**Stored rows:**
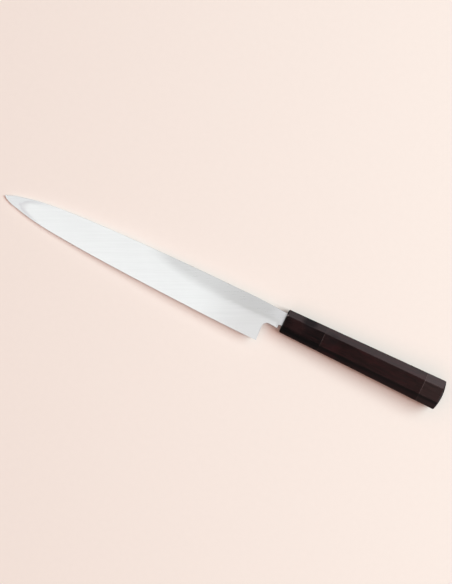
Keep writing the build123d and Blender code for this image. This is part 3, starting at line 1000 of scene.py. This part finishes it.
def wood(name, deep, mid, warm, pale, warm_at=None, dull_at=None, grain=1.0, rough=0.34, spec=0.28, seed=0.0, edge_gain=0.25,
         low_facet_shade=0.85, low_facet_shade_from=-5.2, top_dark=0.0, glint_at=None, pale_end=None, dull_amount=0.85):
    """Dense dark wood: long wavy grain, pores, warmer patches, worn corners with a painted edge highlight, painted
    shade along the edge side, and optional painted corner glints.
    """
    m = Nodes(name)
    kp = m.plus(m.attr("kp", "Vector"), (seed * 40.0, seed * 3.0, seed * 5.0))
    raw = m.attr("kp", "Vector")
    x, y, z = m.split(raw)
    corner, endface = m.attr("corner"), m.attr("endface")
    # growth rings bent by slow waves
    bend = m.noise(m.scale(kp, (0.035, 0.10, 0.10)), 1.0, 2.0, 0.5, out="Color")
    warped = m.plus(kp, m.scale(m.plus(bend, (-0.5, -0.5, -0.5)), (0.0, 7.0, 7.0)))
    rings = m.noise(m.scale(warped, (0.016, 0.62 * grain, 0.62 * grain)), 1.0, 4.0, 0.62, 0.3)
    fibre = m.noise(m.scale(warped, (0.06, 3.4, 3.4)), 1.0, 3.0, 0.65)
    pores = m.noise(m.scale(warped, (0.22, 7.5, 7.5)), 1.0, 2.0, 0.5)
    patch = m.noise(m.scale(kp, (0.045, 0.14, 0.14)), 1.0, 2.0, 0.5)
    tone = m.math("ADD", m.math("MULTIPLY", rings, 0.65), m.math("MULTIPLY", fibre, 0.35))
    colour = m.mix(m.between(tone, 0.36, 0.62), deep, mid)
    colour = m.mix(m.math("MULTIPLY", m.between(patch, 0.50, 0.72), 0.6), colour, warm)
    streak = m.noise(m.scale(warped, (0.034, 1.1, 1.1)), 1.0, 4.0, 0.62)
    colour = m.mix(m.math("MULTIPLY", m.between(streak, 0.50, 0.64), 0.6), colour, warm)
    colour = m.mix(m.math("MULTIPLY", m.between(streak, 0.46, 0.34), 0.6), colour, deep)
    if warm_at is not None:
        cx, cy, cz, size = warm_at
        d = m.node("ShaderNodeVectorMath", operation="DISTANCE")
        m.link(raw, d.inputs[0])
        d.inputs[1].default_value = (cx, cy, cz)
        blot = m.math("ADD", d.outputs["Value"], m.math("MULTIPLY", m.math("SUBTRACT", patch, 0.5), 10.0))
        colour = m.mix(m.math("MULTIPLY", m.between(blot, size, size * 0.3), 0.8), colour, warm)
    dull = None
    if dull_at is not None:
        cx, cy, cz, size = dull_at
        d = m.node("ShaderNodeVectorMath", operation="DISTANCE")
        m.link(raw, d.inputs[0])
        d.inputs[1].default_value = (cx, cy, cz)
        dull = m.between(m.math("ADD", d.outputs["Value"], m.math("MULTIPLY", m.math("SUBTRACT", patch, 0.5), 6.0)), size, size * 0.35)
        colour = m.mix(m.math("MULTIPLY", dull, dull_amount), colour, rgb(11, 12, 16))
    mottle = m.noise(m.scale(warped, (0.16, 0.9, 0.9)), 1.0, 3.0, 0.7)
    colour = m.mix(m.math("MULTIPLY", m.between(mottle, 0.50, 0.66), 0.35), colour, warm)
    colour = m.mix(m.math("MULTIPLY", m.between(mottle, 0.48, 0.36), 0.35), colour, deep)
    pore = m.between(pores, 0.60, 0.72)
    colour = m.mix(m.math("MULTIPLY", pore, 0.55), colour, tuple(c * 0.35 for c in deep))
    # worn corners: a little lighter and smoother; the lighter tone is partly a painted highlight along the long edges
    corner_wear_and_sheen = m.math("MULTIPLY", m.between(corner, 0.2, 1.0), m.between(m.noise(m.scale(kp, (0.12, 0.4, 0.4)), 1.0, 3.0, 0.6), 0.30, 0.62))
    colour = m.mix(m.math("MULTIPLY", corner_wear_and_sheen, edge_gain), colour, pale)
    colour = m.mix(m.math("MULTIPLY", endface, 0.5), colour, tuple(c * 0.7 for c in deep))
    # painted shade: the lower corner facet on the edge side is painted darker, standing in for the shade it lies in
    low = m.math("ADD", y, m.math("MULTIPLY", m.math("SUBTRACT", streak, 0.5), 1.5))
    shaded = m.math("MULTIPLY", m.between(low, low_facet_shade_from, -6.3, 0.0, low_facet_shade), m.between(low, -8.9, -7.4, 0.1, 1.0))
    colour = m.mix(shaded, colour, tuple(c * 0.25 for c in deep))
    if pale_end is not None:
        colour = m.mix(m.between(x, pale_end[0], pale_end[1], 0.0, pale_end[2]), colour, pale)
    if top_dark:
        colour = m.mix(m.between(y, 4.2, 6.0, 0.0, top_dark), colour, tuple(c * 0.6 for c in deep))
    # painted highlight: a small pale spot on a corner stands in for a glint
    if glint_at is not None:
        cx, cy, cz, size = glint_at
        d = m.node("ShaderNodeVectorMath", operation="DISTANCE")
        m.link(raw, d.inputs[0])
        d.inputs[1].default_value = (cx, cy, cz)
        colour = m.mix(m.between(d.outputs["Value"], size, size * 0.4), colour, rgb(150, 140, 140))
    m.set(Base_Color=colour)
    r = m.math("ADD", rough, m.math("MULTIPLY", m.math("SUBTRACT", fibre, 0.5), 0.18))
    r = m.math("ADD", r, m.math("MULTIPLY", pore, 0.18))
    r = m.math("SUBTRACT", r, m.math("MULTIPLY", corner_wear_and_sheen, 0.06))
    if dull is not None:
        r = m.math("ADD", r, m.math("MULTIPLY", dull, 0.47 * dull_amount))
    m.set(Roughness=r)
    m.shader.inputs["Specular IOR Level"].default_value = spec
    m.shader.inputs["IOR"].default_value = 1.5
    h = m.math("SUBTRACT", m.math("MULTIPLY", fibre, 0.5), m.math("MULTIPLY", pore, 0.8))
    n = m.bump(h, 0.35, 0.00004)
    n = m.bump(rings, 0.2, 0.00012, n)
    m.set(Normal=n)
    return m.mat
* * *
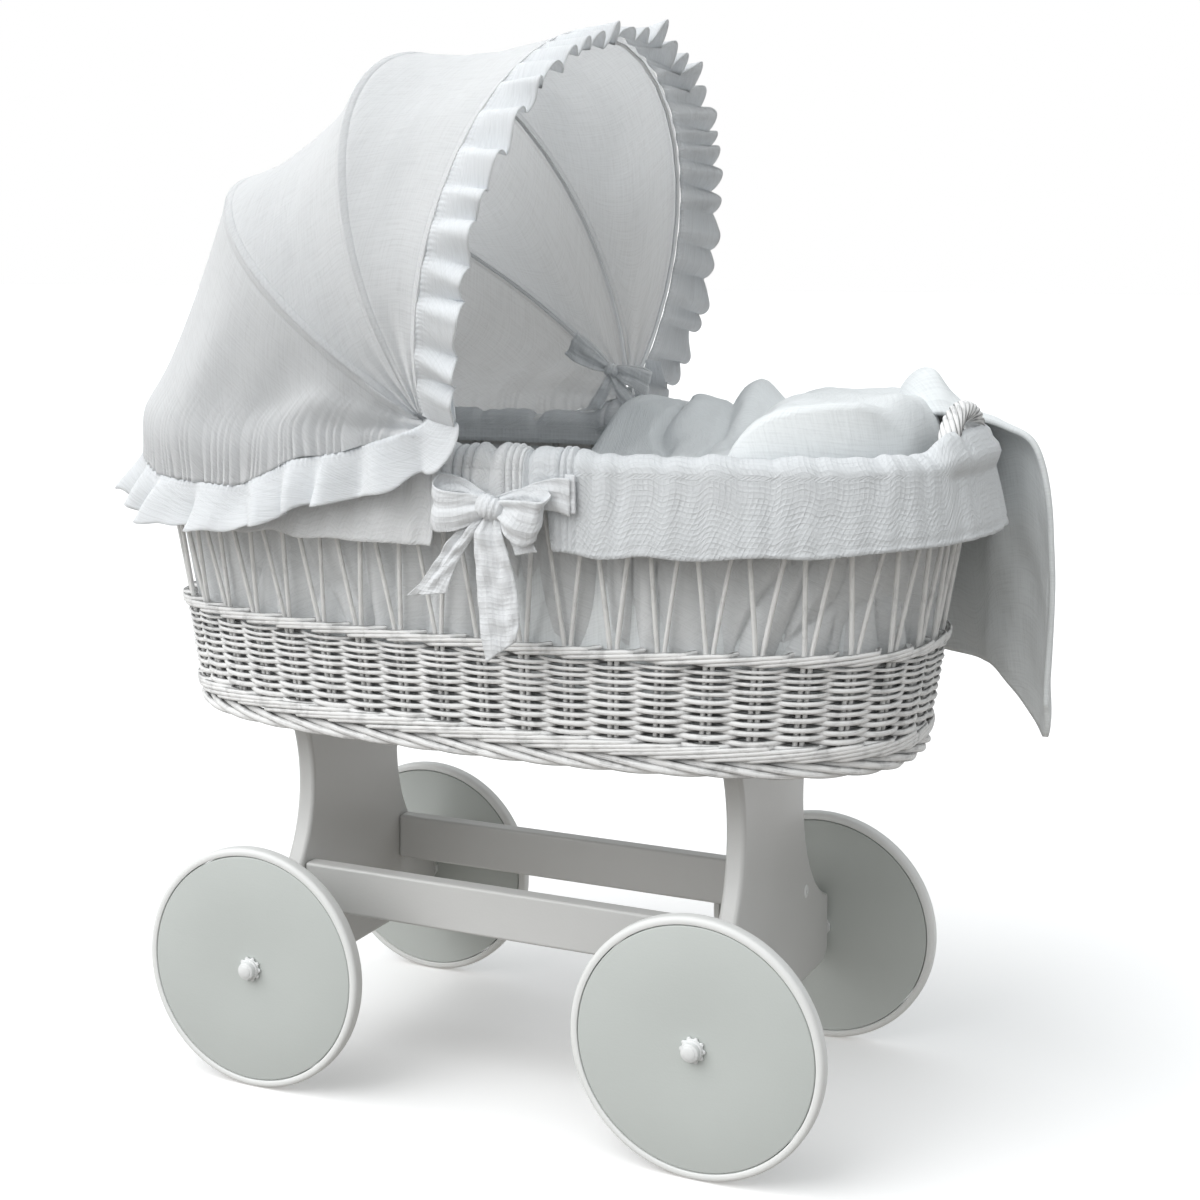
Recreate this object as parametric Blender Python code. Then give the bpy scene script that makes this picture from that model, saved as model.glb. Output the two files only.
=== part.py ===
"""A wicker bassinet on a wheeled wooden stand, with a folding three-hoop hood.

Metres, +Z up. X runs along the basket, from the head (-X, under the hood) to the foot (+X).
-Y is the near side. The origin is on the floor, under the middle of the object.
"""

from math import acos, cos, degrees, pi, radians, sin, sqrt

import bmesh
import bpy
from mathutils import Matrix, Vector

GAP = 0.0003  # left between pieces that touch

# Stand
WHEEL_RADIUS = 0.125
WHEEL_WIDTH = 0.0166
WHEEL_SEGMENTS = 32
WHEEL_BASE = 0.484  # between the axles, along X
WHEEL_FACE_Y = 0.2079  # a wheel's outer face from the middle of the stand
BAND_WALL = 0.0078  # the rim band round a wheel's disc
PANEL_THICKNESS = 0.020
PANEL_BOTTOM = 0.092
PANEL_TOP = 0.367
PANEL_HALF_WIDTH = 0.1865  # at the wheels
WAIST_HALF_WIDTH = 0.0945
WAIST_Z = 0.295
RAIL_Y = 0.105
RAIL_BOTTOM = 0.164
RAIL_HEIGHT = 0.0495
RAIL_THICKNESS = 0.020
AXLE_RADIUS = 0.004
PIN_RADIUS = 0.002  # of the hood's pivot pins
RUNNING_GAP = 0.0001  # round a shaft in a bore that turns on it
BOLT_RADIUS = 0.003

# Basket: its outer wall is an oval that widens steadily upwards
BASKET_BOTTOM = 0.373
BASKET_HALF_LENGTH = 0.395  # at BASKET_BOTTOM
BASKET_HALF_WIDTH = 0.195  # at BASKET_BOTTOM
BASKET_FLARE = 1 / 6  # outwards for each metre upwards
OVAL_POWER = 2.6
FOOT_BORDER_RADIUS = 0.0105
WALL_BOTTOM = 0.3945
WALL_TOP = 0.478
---
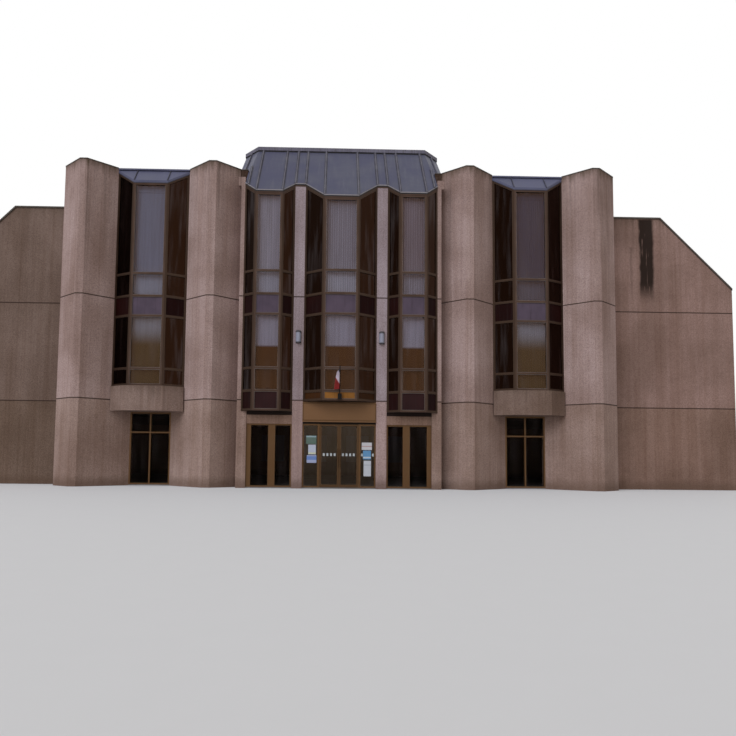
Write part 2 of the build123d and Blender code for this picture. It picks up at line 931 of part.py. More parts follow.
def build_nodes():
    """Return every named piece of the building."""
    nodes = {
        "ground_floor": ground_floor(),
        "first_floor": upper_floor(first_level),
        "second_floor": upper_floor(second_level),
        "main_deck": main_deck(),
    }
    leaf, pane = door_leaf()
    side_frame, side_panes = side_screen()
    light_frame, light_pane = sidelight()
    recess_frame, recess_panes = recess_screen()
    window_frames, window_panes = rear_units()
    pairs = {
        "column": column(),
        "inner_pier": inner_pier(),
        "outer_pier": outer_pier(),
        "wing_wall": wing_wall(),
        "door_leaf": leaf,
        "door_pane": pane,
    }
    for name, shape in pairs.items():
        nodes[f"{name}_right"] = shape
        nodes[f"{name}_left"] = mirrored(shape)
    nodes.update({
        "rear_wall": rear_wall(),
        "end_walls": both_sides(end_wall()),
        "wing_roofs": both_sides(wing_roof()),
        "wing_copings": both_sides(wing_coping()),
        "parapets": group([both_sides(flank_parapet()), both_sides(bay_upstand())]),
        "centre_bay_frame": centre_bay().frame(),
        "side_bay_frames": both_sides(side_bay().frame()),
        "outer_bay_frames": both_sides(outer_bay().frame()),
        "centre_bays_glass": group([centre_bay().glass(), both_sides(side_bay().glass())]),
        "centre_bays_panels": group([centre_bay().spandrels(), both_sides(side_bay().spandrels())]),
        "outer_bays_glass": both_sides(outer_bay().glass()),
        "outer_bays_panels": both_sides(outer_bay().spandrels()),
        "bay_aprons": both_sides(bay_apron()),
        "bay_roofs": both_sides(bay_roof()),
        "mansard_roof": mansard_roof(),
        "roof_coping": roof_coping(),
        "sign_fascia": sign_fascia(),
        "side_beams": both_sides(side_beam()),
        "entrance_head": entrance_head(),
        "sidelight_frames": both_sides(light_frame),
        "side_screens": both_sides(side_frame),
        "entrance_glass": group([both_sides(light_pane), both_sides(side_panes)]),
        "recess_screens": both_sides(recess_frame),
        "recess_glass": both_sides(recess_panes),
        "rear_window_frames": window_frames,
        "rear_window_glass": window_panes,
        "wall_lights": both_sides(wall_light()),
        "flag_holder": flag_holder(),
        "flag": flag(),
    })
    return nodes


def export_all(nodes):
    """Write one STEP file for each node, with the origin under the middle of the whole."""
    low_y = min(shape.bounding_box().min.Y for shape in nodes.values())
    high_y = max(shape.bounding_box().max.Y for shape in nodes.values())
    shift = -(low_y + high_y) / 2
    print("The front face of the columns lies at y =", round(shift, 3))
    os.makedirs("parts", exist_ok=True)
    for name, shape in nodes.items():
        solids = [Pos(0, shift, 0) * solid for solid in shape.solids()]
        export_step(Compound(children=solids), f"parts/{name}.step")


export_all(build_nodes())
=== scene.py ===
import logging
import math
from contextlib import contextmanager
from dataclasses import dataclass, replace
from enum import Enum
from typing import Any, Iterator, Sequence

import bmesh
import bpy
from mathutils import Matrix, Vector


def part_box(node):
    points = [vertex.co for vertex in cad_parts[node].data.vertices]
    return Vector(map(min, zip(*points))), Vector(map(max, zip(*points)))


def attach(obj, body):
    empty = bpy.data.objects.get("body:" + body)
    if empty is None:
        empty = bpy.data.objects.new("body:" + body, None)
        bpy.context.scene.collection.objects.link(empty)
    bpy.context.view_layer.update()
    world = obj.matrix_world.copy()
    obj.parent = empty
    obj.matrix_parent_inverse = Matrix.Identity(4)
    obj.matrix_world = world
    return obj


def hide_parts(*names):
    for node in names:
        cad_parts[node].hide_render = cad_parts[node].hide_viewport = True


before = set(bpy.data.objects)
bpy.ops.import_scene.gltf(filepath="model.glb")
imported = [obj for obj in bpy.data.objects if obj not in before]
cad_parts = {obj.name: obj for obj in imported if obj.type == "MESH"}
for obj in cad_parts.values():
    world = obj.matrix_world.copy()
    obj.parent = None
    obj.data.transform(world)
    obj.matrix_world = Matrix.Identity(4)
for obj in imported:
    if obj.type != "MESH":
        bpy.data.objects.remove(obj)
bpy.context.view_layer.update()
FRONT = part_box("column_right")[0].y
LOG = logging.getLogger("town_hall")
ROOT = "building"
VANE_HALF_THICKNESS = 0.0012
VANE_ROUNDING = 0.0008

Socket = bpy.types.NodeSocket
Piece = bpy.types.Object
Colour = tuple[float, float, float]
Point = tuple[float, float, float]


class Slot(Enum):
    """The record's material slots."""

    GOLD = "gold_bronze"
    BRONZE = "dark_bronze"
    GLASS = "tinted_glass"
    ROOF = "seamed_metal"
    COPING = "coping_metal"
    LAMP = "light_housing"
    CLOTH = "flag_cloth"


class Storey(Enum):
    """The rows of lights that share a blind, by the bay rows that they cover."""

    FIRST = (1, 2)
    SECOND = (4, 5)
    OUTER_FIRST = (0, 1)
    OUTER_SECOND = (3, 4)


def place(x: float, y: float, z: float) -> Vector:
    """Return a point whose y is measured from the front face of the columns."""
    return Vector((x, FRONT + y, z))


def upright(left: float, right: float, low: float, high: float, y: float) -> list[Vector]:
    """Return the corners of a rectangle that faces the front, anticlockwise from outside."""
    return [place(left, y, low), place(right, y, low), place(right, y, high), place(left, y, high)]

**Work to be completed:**
Extract all lines of the records above that include "points".

**Solution below:**
    points = [vertex.co for vertex in cad_parts[node].data.vertices]
    return Vector(map(min, zip(*points))), Vector(map(max, zip(*points)))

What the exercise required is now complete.